Markets continued to search for clues after Warsh spoke. Traders were reported to price a 70 percent chance of a September rate hike. That suggests investors heard a hawkish tone, even without explicit guidance.

Inflation Is The Core Problem

The inflation data explains Warsh’s caution. The PCE price index rose to 4.1 percent in May. It stood at 2.9 percent in February. The move shows a sharp loss of disinflation momentum.

Core pressure also remains uncomfortable. The broader trend tells the Fed that supply shocks and service costs still matter. Therefore, an early easing signal would risk loosening financial conditions too soon.

The June projection materials added to that concern. Policymakers placed 2026 median PCE inflation at 3.6 percent. They also projected core PCE inflation at 3.3 percent.

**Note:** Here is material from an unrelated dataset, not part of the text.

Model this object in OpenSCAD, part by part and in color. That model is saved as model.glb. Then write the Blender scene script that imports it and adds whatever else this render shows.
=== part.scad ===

Both numbers sit well above target.

Jobs Give The Fed Room

The labor market does not look broken. May payrolls increased by 172,000 jobs. The unemployment rate held at 4.3 percent. Participation also stayed at 61.8 percent.

Those figures reduce pressure for immediate rate cuts. They also support Warsh’s message that policy should wait for incoming data. However, the labor market still needs close monitoring. Long-term unemployment and hiring breadth can weaken before the headline rate moves.

What It Means For Markets

The immediate market impact is a higher uncertainty premium. Traders can no longer lean on carefully staged comments. Consequently, curves may react more violently to one strong inflation print.

This matters for the dollar. A data-first Fed can support the currency when inflation surprises to the upside. It can also weaken the dollar if growth data cracks. The message is not permanently hawkish. Instead, it is conditional and deliberately flexible.

Crypto and growth equities face the same issue. Liquidity expectations can change before prices adjust to earnings or adoption data. Therefore, risky assets may trade more like macro instruments during Fed-heavy weeks.

Why Real-Time Data Matters

Warsh also wants faster policy intelligence. He said the Fed should rely more on real-time data and less on backward-looking surveys. That goal fits an economy shaped by AI investment, energy shocks, and faster capital flows.

The challenge is execution. Real-time data can detect turning points earlier. However, it can also create noise. A central bank that speaks less must still explain its decisions clearly after each meeting.

What Investors Should Watch Next

Warsh’s Fed has made the next stage clearer, but not easier. The market must now watch the data calendar more closely. PCE inflation, wage growth, jobless claims, and oil prices will matter more than policy hints.

For bond traders, this means term premiums can stay jumpy. For equity investors, discount rates may move sharply around releases. For crypto markets, liquidity expectations may swing faster than before.

The biggest takeaway is simple. Fed forward guidance is fading as a policy crutch. In its place, Warsh wants a central bank that speaks less and reacts more. That creates a cleaner policy framework. However, it also creates a tougher trading environment.

If inflation keeps running above target, the Fed can hold or hike without preparing markets first. If inflation cools quickly, the same data-first framework can turn less restrictive. Until then, investors should expect fewer hints and bigger reactions.